These unearned benefits aren't just perks. Privilege comes with power, specifically "unearned power conferred systematically," a term coined by anti-racist activist Peggy McIntosh (read her full essay, White Privilege: Unpacking the Invisible Knapsack, in this PDF). This means that people with privilege tend to have inherent power simply because.
But the greatest privilege that white people experience, according to Ibram X. Kendi, is the privilege of life itself (The Atlantic), a privilege made so acutely aware as we watch police brutality and COVID-19 highlight the inequities people in the United States – and around the world – experience because of race.
We need to remember that white privilege didn't happen by accident. These benefits are the product of a system that's built on white supremacy. White privilege wouldn't exist if we didn't live in a world that has been systemically marginalizing people of other races. You can see this play out in other forms of privilege, too. The privileges associated with being a cisgender man wouldn't be possible without a long history of patriarchy and sexism. So because we have created a society that aims to normalize white people in positions of power, we also normalize violence against other groups.

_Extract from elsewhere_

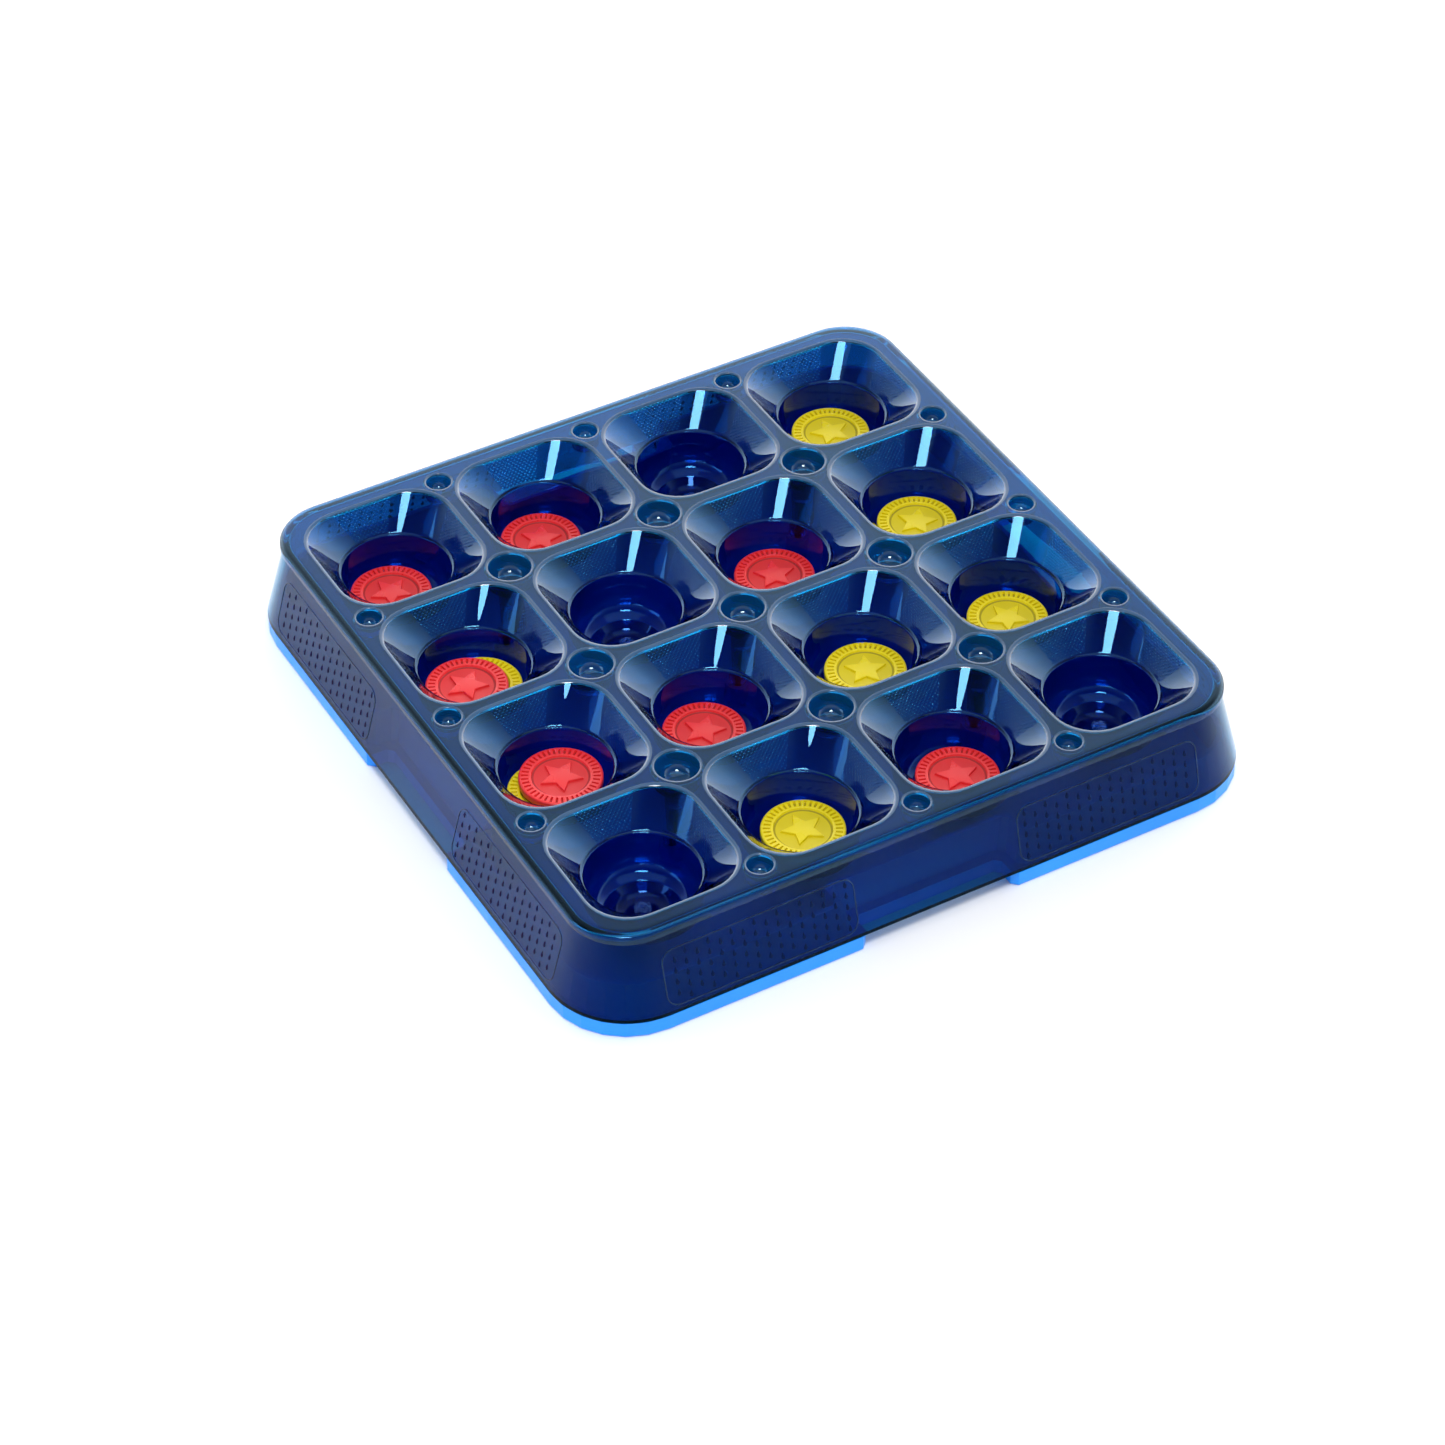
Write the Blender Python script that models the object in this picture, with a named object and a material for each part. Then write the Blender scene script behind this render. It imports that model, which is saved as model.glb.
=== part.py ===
"""Disc-toss four-in-a-row frame: a well tray screwed to a footed base, holding fourteen loose discs.

Sizes below are in millimetres; MM turns them into metres. +Z is up and the table is z = 0.
Rows count from the back (+Y) to the front, columns from the left (-X) to the right.
"""

import math

import bmesh
import bpy
from mathutils import Vector
from mathutils.geometry import delaunay_2d_cdt

MM = 0.001
PITCH = 58.0
CELLS = 4

# Heights of the tray above the table.
TOP = 37.7
UNDER_TOP = 35.9
SHELL_FOOT = 6.4

# Outline of the tray from the top face down: half width, corner radius, height.
SKIRT_OUTSIDE = [
    (117.2, 16.5, TOP),
    (119.7, 18.5, 37.1),
    (121.6, 20.0, 35.2),
    (121.6, 20.0, 34.6),
    (120.9, 20.0, 34.2),
    (128.3, 28.0, SHELL_FOOT),
]
SKIRT_INSIDE = [
    (126.4, 26.2, SHELL_FOOT),
    (119.0, 18.6, 33.0),
    (118.4, 17.6, UNDER_TOP),
]

# Inside of one well, from its mouth to its floor. A corner radius of None is a plain circle.
WELL_INSIDE = [
    (26.3, 14.9, TOP),
    (25.7, 14.4, 37.1),
    (20.2, None, 27.9),
    (18.7, None, 25.8),
    (18.1, None, 18.6),
    (17.3, None, 15.6),
    (15.3, None, 13.4),
    (12.4, None, 12.5),
    (7.7, None, 8.8),
]
WELL_OUTSIDE = [
    (26.5, 14.6, UNDER_TOP),
    (21.2, None, 26.0),
    (19.6, None, 17.0),
    (13.9, None, 11.0),
    (9.2, None, 7.3),
]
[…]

But that doesn't mean that your intersectionality excuses you from acknowledging and embracing your white privilege. Even if you grew up poor, or are marginalized by your sexual orientation, you still have white privilege if you identify as white. That racial privilege still gives you relative power to help dismantle racism, and can likely support you in advocating for the health and safety of other communities you're a part of, too.

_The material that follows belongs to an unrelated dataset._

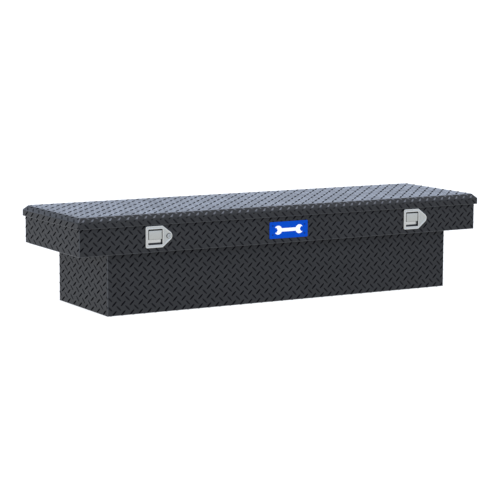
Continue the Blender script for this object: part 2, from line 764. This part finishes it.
def plate_ring(shrink):
    """Latch plate's outline in mm about the recess, drawn in by shrink."""
    shoulder = PLATE_HALF - SHOULDER_R
    rise = NOSE_UP + shoulder
    run = NOSE_X - SHOULDER_X
    turn = math.degrees(math.acos((SHOULDER_R - NOSE_R) / math.hypot(run, rise)))
    low_turn = math.degrees(math.atan2(rise, run)) - turn
    fall = shoulder - NOSE_UP
    turn = math.degrees(math.acos((SHOULDER_R - NOSE_R) / math.hypot(run, fall)))
    high_turn = turn - math.degrees(math.atan2(fall, run))
    corner = PLATE_HALF - CORNER_R
    left = CORNER_R - PLATE_LEFT
    ring = arc((left, -corner), CORNER_R - shrink, 180, 270)
    ring += arc((SHOULDER_X, -shoulder), SHOULDER_R - shrink, -90, low_turn)
    ring += arc((NOSE_X, NOSE_UP), NOSE_R - shrink, low_turn, high_turn)
    ring += arc((SHOULDER_X, shoulder), SHOULDER_R - shrink, high_turn, 90)
    ring += arc((left, corner), CORNER_R - shrink, 90, 180)
    return ring


def recess_ring(grow):
    """Outline of the latch's recess in mm, let out by grow."""
    x, z, radius = RECESS[0] - RECESS_R, RECESS[1] - RECESS_R, RECESS_R + grow
    ring = arc((-x, RECESS_UP - z), radius, 180, 270)
    ring += arc((x, RECESS_UP - z), radius, 270, 360)
    ring += arc((x, RECESS_UP + z), radius, 0, 90)
    ring += arc((-x, RECESS_UP + z), radius, 90, 180)
    return ring


def latch_skin(node):
    """Latch plate with a pressed bead round its edge and round the recess."""
    low, high = node_limits(node)
    centre = (low.x + PLATE_LEFT * MM, (low.z + high.z) / 2)
    front = low.y / MM
    floor = RECESS_FLOOR_Y
    bm = bmesh.new()

    def loop(ring, y):
        return [bm.verts.new((centre[0] + u * MM, y * MM, centre[1] + v * MM)) for u, v in ring]

    def bridge(a, b, slot):
        for k in range(len(a)):
            n = (k + 1) % len(a)
            bm.faces.new((a[k], a[n], b[n], b[k])).material_index = slot

    outer = [loop(plate_ring(shrink), front + y) for shrink, y in PLATE_BEAD]
    inner = [loop(recess_ring(grow), front + y) for grow, y in RECESS_BEAD]
    inner += [loop(recess_ring(grow), floor + y) for grow, y in RECESS_FOOT]
    for rings in (outer, inner):
        for a, b in zip(rings, rings[1:]):
            bridge(a, b, 1)
    edges = []
    for ring in (outer[-1], inner[0]):
        for k in range(len(ring)):
            edges.append(bm.edges.get((ring[k], ring[(k + 1) % len(ring)])))
    bmesh.ops.triangle_fill(bm, use_beauty=True, use_dissolve=False, edges=edges)
    bm.faces.new(inner[-1]).material_index = 1
    shell = [loop(recess_ring(RECESS_BACK[0][0]), front + PLATE_SHEET)]
    shell += [loop(recess_ring(grow), floor + y) for grow, y in RECESS_BACK]
    for a, b in zip(shell, shell[1:]):
        bridge(a, b, 1)
    bm.faces.new(shell[-1]).material_index = 1
    up = Vector((0, 0, 1))
    for level in (DIM_ABOVE, DIM_BELOW):
        geom = bm.verts[:] + bm.edges[:] + bm.faces[:]
        bmesh.ops.bisect_plane(bm, geom=geom, dist=1e-7, plane_co=up * level, plane_no=up)
    bmesh.ops.recalc_face_normals(bm, faces=bm.faces)
    for face in bm.faces:
        spot = face.calc_center_median()
        if front + DIM_FROM < spot.y / MM < floor + DIM_TO:
            jamb = face.normal.x < -0.5
            if face.normal.z > 0.5 or spot.z < DIM_BELOW or jamb != (spot.z > DIM_ABOVE):
                face.material_index = 2
    mesh = bpy.data.meshes.new(f"{node}_skin")
    bm.to_mesh(mesh)
    bm.free()
    obj = bpy.data.objects.new(f"{node}_skin", mesh)
    bpy.context.scene.collection.objects.link(obj)
    mesh.materials.append(STAINLESS)
    mesh.materials.append(STAINLESS_RIM)
    mesh.materials.append(STAINLESS_DIM)
    mesh.shade_smooth()
    mesh.set_sharp_from_angle(angle=math.radians(40))
    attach(obj, "tub")
    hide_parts(node)


for side in ("left", "right"):
    latch_skin(f"latch_dish_{side}")

BODY_OF = {n: b for b, nodes in frame["record"]["behaviour"]["bodies"].items() for n in nodes}
SOFT_EDGES = {
    "latch_paddle_left": 0.5, "latch_paddle_right": 0.5,
    "lock_body": 0.4, "lock_plug": 0.15,
    "badge_plate": 0.3,
}
for node, width in SOFT_EDGES.items():
    softened(node, BODY_OF[node], width * MM)

SLOT_OF = {s["node"]: s["material_slot"] for s in frame["record"]["subparts"]}
for node, obj in frame["nodes"].items():
    material = SLOT_MATERIALS[SLOT_OF[node]]
    obj.data.materials.clear()
    obj.data.materials.append(material)

rivets = frame["nodes"]["badge_rivets"].data
rivets.materials.clear()
rivets.materials.append(RIVET_BLUE)

# ------------------------------------------------------------------ stage and light

floor_mesh = bpy.data.meshes.new("floor")
REACH = 600.0             # the floor runs out to the horizon
floor_mesh.from_pydata(
    [(-REACH, -REACH, 0), (REACH, -REACH, 0), (REACH, REACH, 0), (-REACH, REACH, 0)],
    [], [(0, 1, 2, 3)],
)
floor = bpy.data.objects.new("floor", floor_mesh)
bpy.context.scene.collection.objects.link(floor)
floor_mat, floor_nodes, floor_links, floor_shader = new_material(
    "floor_pale", (0.22, 0.22, 0.22), 0.9, specular=0.0
)
floor_shader.inputs["Emission Color"].default_value = (0.97, 0.98, 1.0, 1.0)
floor_shader.inputs["Emission Strength"].default_value = 0.92
floor_mesh.materials.append(floor_mat)

HORIZON = (1.20, 1.36, 1.70, 1.0)
ZENITH = (1.25, 1.30, 1.42, 1.0)
world = bpy.data.worlds.new("studio")
world.use_nodes = True
world_nodes, world_links = world.node_tree.nodes, world.node_tree.links
sky_coords = world_nodes.new("ShaderNodeTexCoord")
sky_split = world_nodes.new("ShaderNodeSeparateXYZ")
sky_mix = world_nodes.new("ShaderNodeMix")
sky_mix.data_type = "RGBA"
sky_mix.inputs["A"].default_value = HORIZON
sky_mix.inputs["B"].default_value = ZENITH
sky_height = world_nodes.new("ShaderNodeMapRange")
sky_height.inputs["From Min"].default_value = 0.25
sky_height.inputs["From Max"].default_value = 0.85
world_links.new(sky_coords.outputs["Generated"], sky_split.inputs["Vector"])
world_links.new(sky_split.outputs["Z"], sky_height.inputs["Value"])
world_links.new(sky_height.outputs["Result"], sky_mix.inputs["Factor"])
world_links.new(sky_mix.outputs["Result"], world_nodes["Background"].inputs["Color"])
world_nodes["Background"].inputs["Strength"].default_value = 1.0
bpy.context.scene.world = world
bpy.context.scene.view_settings.view_transform = "Standard"


def softbox(name, place, target, size, power, color):
    light = bpy.data.lights.new(name, "AREA")
    light.shape = "RECTANGLE"
    light.size, light.size_y = size
    light.energy = power
    light.color = color
    obj = bpy.data.objects.new(name, light)
    obj.location = place
    obj.rotation_euler = (Vector(target) - Vector(place)).to_track_quat("-Z", "Y").to_euler()
    obj.visible_camera = False
    bpy.context.scene.collection.objects.link(obj)


softbox("key", (-2.5, -3.0, 4.0), (0, 0, 0.2), (2.5, 2.5), 30, (1.0, 1.0, 1.0))

# ------------------------------------------------------------------ camera

YAW = math.radians(30.097)
PITCH = math.radians(7.891)
ROLL = math.radians(0.221)
camera_data = bpy.data.cameras.new("camera")
camera_data.sensor_width = 36.0
camera_data.lens = 133.94
camera_data.clip_end = 100.0
camera = bpy.data.objects.new("camera", camera_data)
camera.location = (-3.6614, -6.2637, 1.1778)
turned = Matrix.Rotation(-YAW, 4, "Z") @ Matrix.Rotation(math.pi / 2 - PITCH, 4, "X")
camera.rotation_euler = (turned @ Matrix.Rotation(ROLL, 4, "Z")).to_euler()
bpy.context.scene.collection.objects.link(camera)
bpy.context.scene.camera = camera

Embracing privilege means living with the discomfort.
With this privilege comes the responsibility not just to leverage this power, but move through the emotions that come with it. Unpacking privilege and its contributions to centuries of harm is not easeful work, but necessary. And remember that these difficult emotions can prevent you from being a more active part of the dismantling work.
White fragility, for example, looks at how quickly people that benefit from white privilege can become defensive or angry when privilege is challenged (KQED). And white guilt and white shame, two other difficult emotions that can arise when processing white supremacy and the violence it upholds, can be debilitating.
Also, understand the concept of "white exceptionalism," which anti-racism author and educator Layla F. Saad explains in her recent interview with NPR. This is an unhealthy practice where people who identify as white aim to label themselves as "one of the good ones," in attempts to shield themselves from their participation in the system. People who practice white exceptionalism have to believe that they're one of the good ones, but, according to Saad, there is no bad or good. "This isn't about your inherent goodness as a person. We're talking about the ways you're unaware of causing harm to other people. Because you're not aware" (NPR).
And searching to be good or bad is a privilege in itself. It's a practice of centering how the perpetrator is perceived, as opposed to the outcome for the individuals harmed.